Using the listing below, copy exactly the lines from the one containing "extrude(amount=-END_STOP_TOP, mode=Mode.SUBTRACT)" to the one containing "obj.data.transform(world)", both lines included, and no others.

--- Start of EXERCISE MATERIALS ---

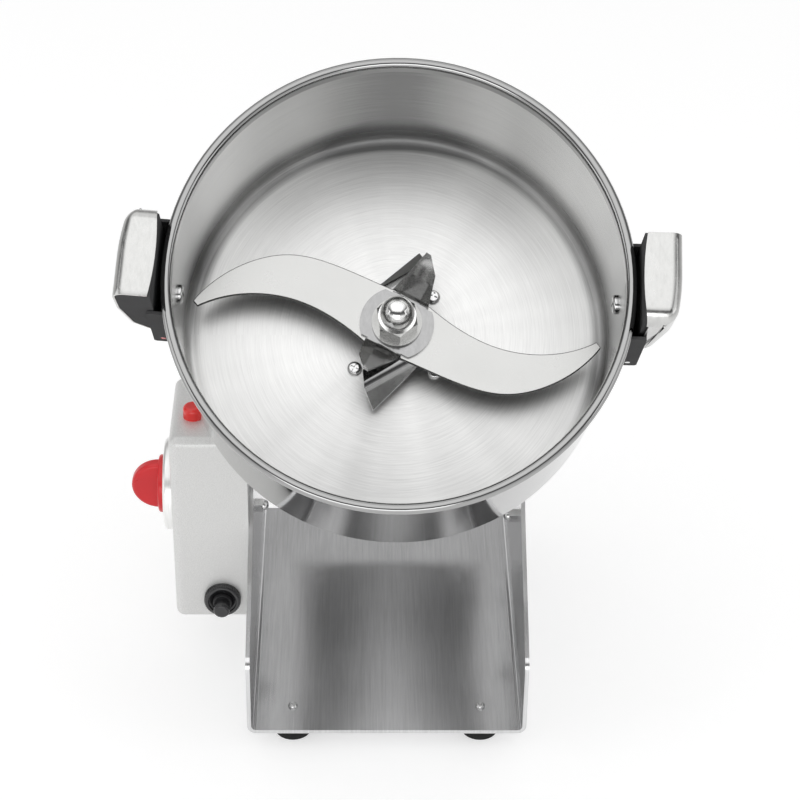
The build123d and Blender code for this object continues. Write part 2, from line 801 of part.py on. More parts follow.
def lower_bracket():
    hub_r = lower_bearing_r + bracket_hub_wall
    low = bracket_top - bracket_thick
    bracket = rod(hub_r, bearing_low, bracket_top)
    for angle in corner_angles:
        arm = block(0, post_circle, -post_r, post_r, low, bracket_top)
        bracket += Rot(0, 0, angle) * arm
        bracket += around(angle, post_circle) * rod(post_r, low, stator_low)
    holder_low = brush_w - brush_height / 2 - holder_wall
    half = brush_width / 2 + holder_wall
    for side in (-1, 1):
        arm = block(-half, half, 0, side * holder_end, low, bracket_top)
        pad = block(-half, half, side * hub_r, side * holder_end, bracket_top, holder_low)
        bracket += arm + pad
    bracket -= rod(lower_bearing_r, bearing_low, bracket_top)
    for angle in corner_angles:
        bracket -= around(angle, post_circle) * rod(through_bolt_r + seat_gap, low, stator_low)
    return bracket


def through_bolts():
    low = bracket_top - bracket_thick
    bolt = rod(through_bolt_r, low, stator_top + through_bolt_grip)
    bolt += rod(through_bolt_head_r, low - through_bolt_head, low)
    return Compound(children=[around(angle, post_circle) * bolt for angle in corner_angles])


def brush_holders():
    start = commutator_r + clear_gap
    sides = []
    for side in (-1, 1):
        half, tall = brush_width / 2, brush_height / 2
        outside = block(-half - holder_wall, half + holder_wall, side * start, side * holder_end,
                        brush_w - tall - holder_wall, brush_w + tall + holder_wall)
        sides.append(outside - block(-half, half, side * start, side * (holder_end - holder_wall),
                                     brush_w - tall, brush_w + tall))
    return Compound(children=sides)


def carbon_brushes():
    start = commutator_r + part_gap
    half, tall = brush_width / 2, brush_height / 2
    return Compound(children=[
        block(-half, half, side * start, side * (start + brush_length),
              brush_w - tall, brush_w + tall) for side in (-1, 1)])


# ---- rotor
def motor_shaft():
    shaft = rod(shaft_low_r - run_fit, bearing_low - shaft_tail, commutator_low())
    shaft += rod(shaft_mid_r, commutator_low(), fan_top)
    shaft += rod(collar_r, fan_top, collar_top)
    shaft += rod(shaft_r - run_fit, collar_top, spacer_low)
    shaft += rod(shaft_mid_r, spacer_low, lower_cross_low)
    return shaft + rod(shaft_tip_r, lower_cross_low, nut_low + shaft_grip)


def commutator_low():
    return stator_low - winding_length - commutator_gap - commutator_length


def armature_core():
    core = ring(armature_r, shaft_mid_r, stator_low, stator_top)
    for n in range(armature_slots):
        slot = block(armature_r - slot_depth, armature_r + slot_width, -slot_width / 2,
                     slot_width / 2, stator_low, stator_top)
        core -= Rot(0, 0, 360.0 / armature_slots * n) * slot
    return core


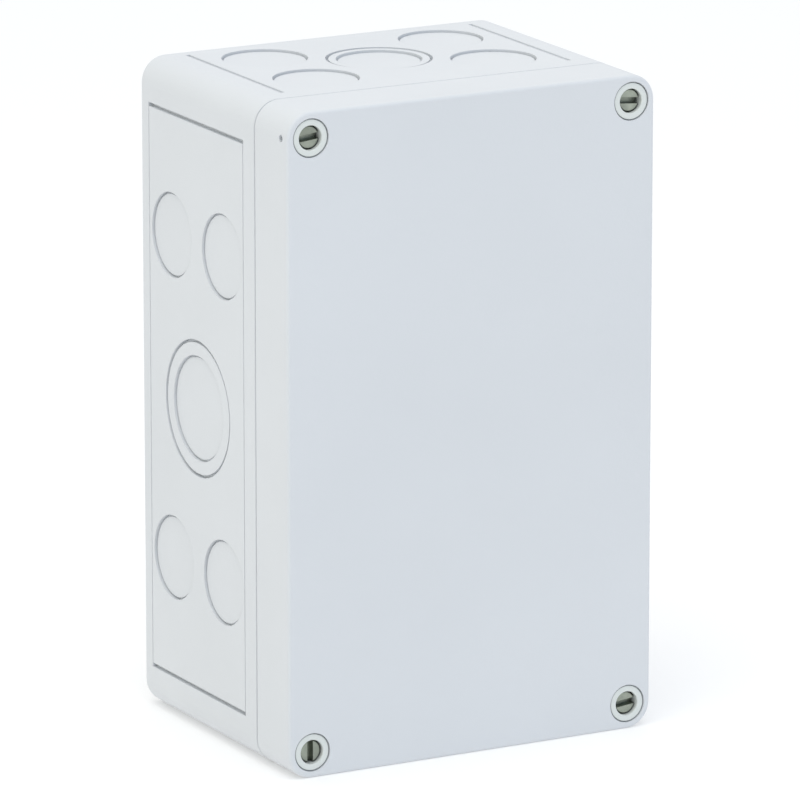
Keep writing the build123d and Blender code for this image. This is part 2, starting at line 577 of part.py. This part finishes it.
for index, name in enumerate(TERMINAL_NAMES):
    open_side = STACK_BOTTOM + (index + 1) * TERMINAL_PITCH
    clamp_z = open_side - CLAMP_FROM_OPEN_SIDE
    with BuildPart() as housing:
        with BuildSketch(rail_plane(open_side)):
            add(TERMINAL_OUTLINE)
        extrude(amount=TERMINAL_THICKNESS)
        with BuildSketch(rail_plane(open_side)):
            with Locations(*[(x, (CAGE_POCKET_LOW + CAGE_POCKET_HIGH) / 2) for x in CLAMP_SIDES.values()]):
                Rectangle(CAGE_POCKET_WIDTH, CAGE_POCKET_HIGH - CAGE_POCKET_LOW)
            with Locations((0, BAR_LOW + BAR_THICKNESS / 2)):
                Rectangle(2 * (BAR_HALF_LENGTH + BAR_SLOT_GAP), BAR_THICKNESS + 2 * BAR_SLOT_GAP)
            if name == "earth_terminal":
                with Locations((0, BAR_LOW / 2)):
                    Rectangle(2 * (EARTH_POST_HALF_LENGTH + BAR_SLOT_GAP), BAR_LOW)
                with Locations((0, BAR_THICKNESS / 2)):
                    Rectangle(2 * (EARTH_FOOT_HALF_LENGTH + BAR_SLOT_GAP), BAR_THICKNESS + 2 * BAR_SLOT_GAP)
        extrude(amount=POCKET_REACH, mode=Mode.SUBTRACT)
        for x in CLAMP_SIDES.values():
            with BuildSketch(height_plane(TERMINAL_TOP, x, clamp_z)):
                Circle(CLAMP_SHAFT_RADIUS)
            extrude(amount=SCREW_SHELF_TOP - TERMINAL_TOP, mode=Mode.SUBTRACT)
            with BuildSketch(height_plane(SCREW_SHELF_TOP, x, clamp_z)):
                Circle(CLAMP_SHELF_HOLE)
            extrude(amount=CAGE_POCKET_HIGH - SCREW_SHELF_TOP, mode=Mode.SUBTRACT)
        entry_y = RAIL_FRONT_DEPTH - ENTRY_HEIGHT - DEPTH / 2
        for direction in (-1, 1):
            entry = Plane(
                origin=(direction * TERMINAL_HALF_LENGTH, entry_y, clamp_z),
                x_dir=(0, 1, 0),
                z_dir=(direction, 0, 0),
            )
            with BuildSketch(entry):
                Circle(ENTRY_RADIUS)
            extrude(amount=CLAMP_OFFSET - TERMINAL_HALF_LENGTH, mode=Mode.SUBTRACT)
            with BuildSketch(entry):
                Circle(ENTRY_RADIUS + ENTRY_FUNNEL)
            with BuildSketch(entry.offset(-ENTRY_FUNNEL_DEPTH)):
                Circle(ENTRY_RADIUS)
            loft(mode=Mode.SUBTRACT)
        with BuildSketch(height_plane(TERMINAL_TOP, 0, clamp_z)):
            Rectangle(MARKER_LENGTH, MARKER_WIDTH)
        extrude(amount=-MARKER_DEPTH, mode=Mode.SUBTRACT)
    finish(housing, f"{name}_housing")

    for side, x in CLAMP_SIDES.items():
        with BuildPart() as cage:
            with BuildSketch(height_plane(CAGE_BOTTOM, x, clamp_z)):
                Rectangle(CAGE_LENGTH, CAGE_WIDTH)
            extrude(amount=CAGE_TOP - CAGE_BOTTOM)
            with BuildSketch(height_plane(CAGE_WINDOW_LOW, x, clamp_z)):
                Rectangle(CAGE_LENGTH, CAGE_WINDOW_WIDTH)
            extrude(amount=CAGE_WINDOW_HIGH - CAGE_WINDOW_LOW, mode=Mode.SUBTRACT)
            with BuildSketch(height_plane(CAGE_TOP, x, clamp_z)):
                Circle(CAGE_BORE)
            extrude(amount=CAGE_WINDOW_HIGH - CAGE_TOP, mode=Mode.SUBTRACT)
        finish(cage, f"{name}_{side}_cage")

        head_bottom = SCREW_SHELF_TOP + CLAMP_HEAD_GAP
        with BuildPart() as clamp_screw:
            with BuildSketch(height_plane(head_bottom, x, clamp_z)):
                Circle(CLAMP_HEAD_RADIUS)
            extrude(amount=CLAMP_HEAD_HEIGHT)
            with BuildSketch(height_plane(head_bottom + CLAMP_HEAD_HEIGHT, x, clamp_z)):
                Rectangle(SLOT_CUT_LENGTH, CLAMP_SLOT_WIDTH, rotation=CLAMP_SLOT_TURN * index)
            extrude(amount=-CLAMP_SLOT_DEPTH, mode=Mode.SUBTRACT)
            with BuildSketch(height_plane(head_bottom, x, clamp_z)):
                Circle(CLAMP_SHANK_RADIUS)
            extrude(amount=CLAMP_SHANK_TIP - head_bottom)
            turns = int((CAGE_POCKET_HIGH - CLAMP_SHANK_TIP) / CLAMP_THREAD_PITCH) - 1
            for turn in range(1, turns):
                height = CLAMP_SHANK_TIP + turn * CLAMP_THREAD_PITCH
                with BuildSketch(height_plane(height, x, clamp_z)):
                    Circle(CLAMP_SHANK_RADIUS + CLAMP_THREAD_DEPTH)
                    Circle(CLAMP_SHANK_RADIUS - CLAMP_THREAD_DEPTH, mode=Mode.SUBTRACT)
                extrude(amount=CLAMP_THREAD_PITCH / 2, mode=Mode.SUBTRACT)
        finish(clamp_screw, f"{name}_{side}_screw")

# Current bars, one through the two cages of each terminal
with BuildPart() as current_bars:
    for index in range(len(TERMINAL_NAMES)):
        clamp_z = STACK_BOTTOM + (index + 1) * TERMINAL_PITCH - CLAMP_FROM_OPEN_SIDE
        with BuildSketch(rail_plane(clamp_z + BAR_WIDTH / 2)):
            with Locations((0, BAR_LOW + BAR_THICKNESS / 2)):
                Rectangle(2 * BAR_HALF_LENGTH, BAR_THICKNESS)
        extrude(amount=BAR_WIDTH)
finish(current_bars, "current_bars")

# Foot that joins the earth terminal's bar to the rail
with BuildPart() as earth_foot:
    earth_z = STACK_BOTTOM + TERMINAL_PITCH - CLAMP_FROM_OPEN_SIDE
    with BuildSketch(rail_plane(earth_z + BAR_WIDTH / 2)):
        with Locations((0, BAR_THICKNESS / 2)):
            Rectangle(2 * EARTH_FOOT_HALF_LENGTH, BAR_THICKNESS)
        with Locations((0, BAR_LOW / 2)):
            Rectangle(2 * EARTH_POST_HALF_LENGTH, BAR_LOW)
    extrude(amount=BAR_WIDTH)
finish(earth_foot, "earth_foot")

# End plate over the open side of the topmost terminal, and an end stop at each end of the stack
stack_top = STACK_BOTTOM + STACK_LENGTH
plate_top = stack_top + END_PLATE_THICKNESS
with BuildPart() as end_plate:
    with BuildSketch(rail_plane(plate_top)):
        add(TERMINAL_OUTLINE)
    extrude(amount=END_PLATE_THICKNESS - FOOT_GAP)
finish(end_plate, "end_plate")

for name, top_z in (("lower_end_stop", STACK_BOTTOM), ("upper_end_stop", plate_top + END_STOP_THICKNESS)):
    centre_z = top_z - END_STOP_THICKNESS / 2
    with BuildPart() as end_stop:
        with BuildSketch(rail_plane(top_z - FOOT_GAP / 2)):
            add(END_STOP_OUTLINE)
        extrude(amount=END_STOP_THICKNESS - FOOT_GAP)
        with BuildSketch(height_plane(END_STOP_TOP, 0, centre_z)):
            Circle(END_STOP_SCREW_RADIUS)
        extrude(amount=-END_STOP_TOP, mode=Mode.SUBTRACT)
        with BuildSketch(height_plane(END_STOP_TOP, 0, centre_z)):
            Circle(END_STOP_HEAD_RADIUS + FOOT_GAP)
        extrude(amount=-END_STOP_HEAD_HEIGHT, mode=Mode.SUBTRACT)
    finish(end_stop, name)

with BuildPart() as end_stop_screws:
    for top_z in (STACK_BOTTOM, plate_top + END_STOP_THICKNESS):
        centre_z = top_z - END_STOP_THICKNESS / 2
        seat = END_STOP_TOP - END_STOP_HEAD_HEIGHT
        with BuildSketch(height_plane(seat, 0, centre_z)):
            Circle(END_STOP_HEAD_RADIUS)
        extrude(amount=END_STOP_HEAD_HEIGHT)
        with BuildSketch(height_plane(END_STOP_TOP, 0, centre_z)):
            Rectangle(SLOT_CUT_LENGTH, CLAMP_SLOT_WIDTH)
        extrude(amount=-CLAMP_SLOT_DEPTH, mode=Mode.SUBTRACT)
        with BuildSketch(height_plane(seat, 0, centre_z)):
            Circle(END_STOP_SCREW_RADIUS - FOOT_GAP)
        extrude(amount=END_STOP_SCREW_TIP - seat)
finish(end_stop_screws, "end_stop_screws")
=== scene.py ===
"""Looks of the electrical junction box: materials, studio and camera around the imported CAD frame."""
import json
import math

import bpy
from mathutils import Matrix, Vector


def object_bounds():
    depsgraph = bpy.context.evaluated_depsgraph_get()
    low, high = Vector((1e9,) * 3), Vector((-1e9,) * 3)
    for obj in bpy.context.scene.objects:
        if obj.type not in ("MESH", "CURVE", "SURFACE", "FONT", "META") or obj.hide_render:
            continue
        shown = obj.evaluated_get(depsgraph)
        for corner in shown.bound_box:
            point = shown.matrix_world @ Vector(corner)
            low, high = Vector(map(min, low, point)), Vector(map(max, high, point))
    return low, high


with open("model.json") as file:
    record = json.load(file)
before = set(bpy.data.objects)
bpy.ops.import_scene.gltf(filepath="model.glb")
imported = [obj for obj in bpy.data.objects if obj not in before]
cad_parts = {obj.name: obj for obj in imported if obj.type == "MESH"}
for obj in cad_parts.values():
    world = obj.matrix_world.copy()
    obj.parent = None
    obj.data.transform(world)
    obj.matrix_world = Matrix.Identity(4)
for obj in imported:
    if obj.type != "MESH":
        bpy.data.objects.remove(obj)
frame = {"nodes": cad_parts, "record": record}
cad_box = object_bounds()
lo, hi = cad_box
MM = 0.001

# Socket numbers of a Mix node in colour mode.
MIX_FACTOR, MIX_FIRST, MIX_SECOND, MIX_RESULT = 0, 6, 7, 2

# Radii that soften the sharp edges of the CAD bodies.
PLASTIC_EDGE = 0.2 * MM
METAL_EDGE = 0.1 * MM

# How far into a narrow gap the painted shade in the plastic and metal colours reaches.
PLASTIC_SHADE_REACH = 1.5 * MM
METAL_SHADE_REACH = 1.6 * MM

# Noise scales, in cycles per metre.
FLOW_SCALE = 14
SHEEN_SCALE = 90
FINE_GRAIN_SCALE = 2600
COARSE_GRAIN_SCALE = 700
TOOL_MARK_SCALE = 900
FILM_SCALE = 160
PORE_SCALE = 3000
MOTTLE_SCALE = 60

# Bump heights of the fine surface textures.
PLASTIC_GRAIN = 0.02 * MM
METAL_MARKS = 0.01 * MM
RUBBER_PORES = 0.04 * MM

# Edges that turn by more than this stay sharp.
SMOOTH_ANGLE = math.radians(28)

# Light of the surroundings, and what it turns to at the front and on the left.
WORLD_LIGHT = (0.890, 0.898, 0.905)
WORLD_FRONT = (0.405, 0.500, 0.630)
WORLD_LEFT = (0.745, 0.750, 0.685)

# Soft box overhead, in metres and watts.
LAMP_PLACE = (-0.5, -0.7, 2.2)
LAMP_SIZE = 1.8
LAMP_POWER = 20.5

# Studio floor, in metres.
FLOOR_HALF_WIDTH = 8.0
FLOOR_DARK = (0.75, 0.75, 0.75)
FLOOR_LIGHT = (0.77, 0.77, 0.77)
FLOOR_GLOW = 0.26

# Camera: place in metres from the foot of the lid's face, angles in degrees, lens and sensor in mm.
CAMERA_PLACE = (-1.0031, -1.8061, 0.6200)
CAMERA_AZIMUTH = 28.518
CAMERA_TILT = 14.2
CAMERA_LENS = 363.0
CAMERA_SENSOR = 36.0
CAMERA_CLIP = (0.05, 50.0)


def map_range(tree, value, start, end, low, high):
    """Map a value from start..end to low..high."""
    node = tree.nodes.new("ShaderNodeMapRange")
    node.inputs["From Min"].default_value = start
    node.inputs["From Max"].default_value = end
    node.inputs["To Min"].default_value = low
    node.inputs["To Max"].default_value = high
    tree.links.new(value, node.inputs["Value"])
    return node.outputs["Result"]


def mix_colours(tree, factor, first, second, blend="MIX"):
    """Mix two colours, each a triple or a socket."""
    node = tree.nodes.new("ShaderNodeMix")
    node.data_type = "RGBA"
    node.blend_type = blend
    tree.links.new(factor, node.inputs[MIX_FACTOR])
    for value, number in ((first, MIX_FIRST), (second, MIX_SECOND)):
        if isinstance(value, tuple):
            node.inputs[number].default_value = (*value, 1.0)
        else:
            tree.links.new(value, node.inputs[number])
    return node.outputs[MIX_RESULT]


def shade(colour, factor):
    """The colour times a factor."""
    return tuple(channel * factor for channel in colour)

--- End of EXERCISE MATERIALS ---

#### REPLY:
        extrude(amount=-END_STOP_TOP, mode=Mode.SUBTRACT)
        with BuildSketch(height_plane(END_STOP_TOP, 0, centre_z)):
            Circle(END_STOP_HEAD_RADIUS + FOOT_GAP)
        extrude(amount=-END_STOP_HEAD_HEIGHT, mode=Mode.SUBTRACT)
    finish(end_stop, name)

with BuildPart() as end_stop_screws:
    for top_z in (STACK_BOTTOM, plate_top + END_STOP_THICKNESS):
        centre_z = top_z - END_STOP_THICKNESS / 2
        seat = END_STOP_TOP - END_STOP_HEAD_HEIGHT
        with BuildSketch(height_plane(seat, 0, centre_z)):
            Circle(END_STOP_HEAD_RADIUS)
        extrude(amount=END_STOP_HEAD_HEIGHT)
        with BuildSketch(height_plane(END_STOP_TOP, 0, centre_z)):
            Rectangle(SLOT_CUT_LENGTH, CLAMP_SLOT_WIDTH)
        extrude(amount=-CLAMP_SLOT_DEPTH, mode=Mode.SUBTRACT)
        with BuildSketch(height_plane(seat, 0, centre_z)):
            Circle(END_STOP_SCREW_RADIUS - FOOT_GAP)
        extrude(amount=END_STOP_SCREW_TIP - seat)
finish(end_stop_screws, "end_stop_screws")
=== scene.py ===
"""Looks of the electrical junction box: materials, studio and camera around the imported CAD frame."""
import json
import math

import bpy
from mathutils import Matrix, Vector


def object_bounds():
    depsgraph = bpy.context.evaluated_depsgraph_get()
    low, high = Vector((1e9,) * 3), Vector((-1e9,) * 3)
    for obj in bpy.context.scene.objects:
        if obj.type not in ("MESH", "CURVE", "SURFACE", "FONT", "META") or obj.hide_render:
            continue
        shown = obj.evaluated_get(depsgraph)
        for corner in shown.bound_box:
            point = shown.matrix_world @ Vector(corner)
            low, high = Vector(map(min, low, point)), Vector(map(max, high, point))
    return low, high


with open("model.json") as file:
    record = json.load(file)
before = set(bpy.data.objects)
bpy.ops.import_scene.gltf(filepath="model.glb")
imported = [obj for obj in bpy.data.objects if obj not in before]
cad_parts = {obj.name: obj for obj in imported if obj.type == "MESH"}
for obj in cad_parts.values():
    world = obj.matrix_world.copy()
    obj.parent = None
    obj.data.transform(world)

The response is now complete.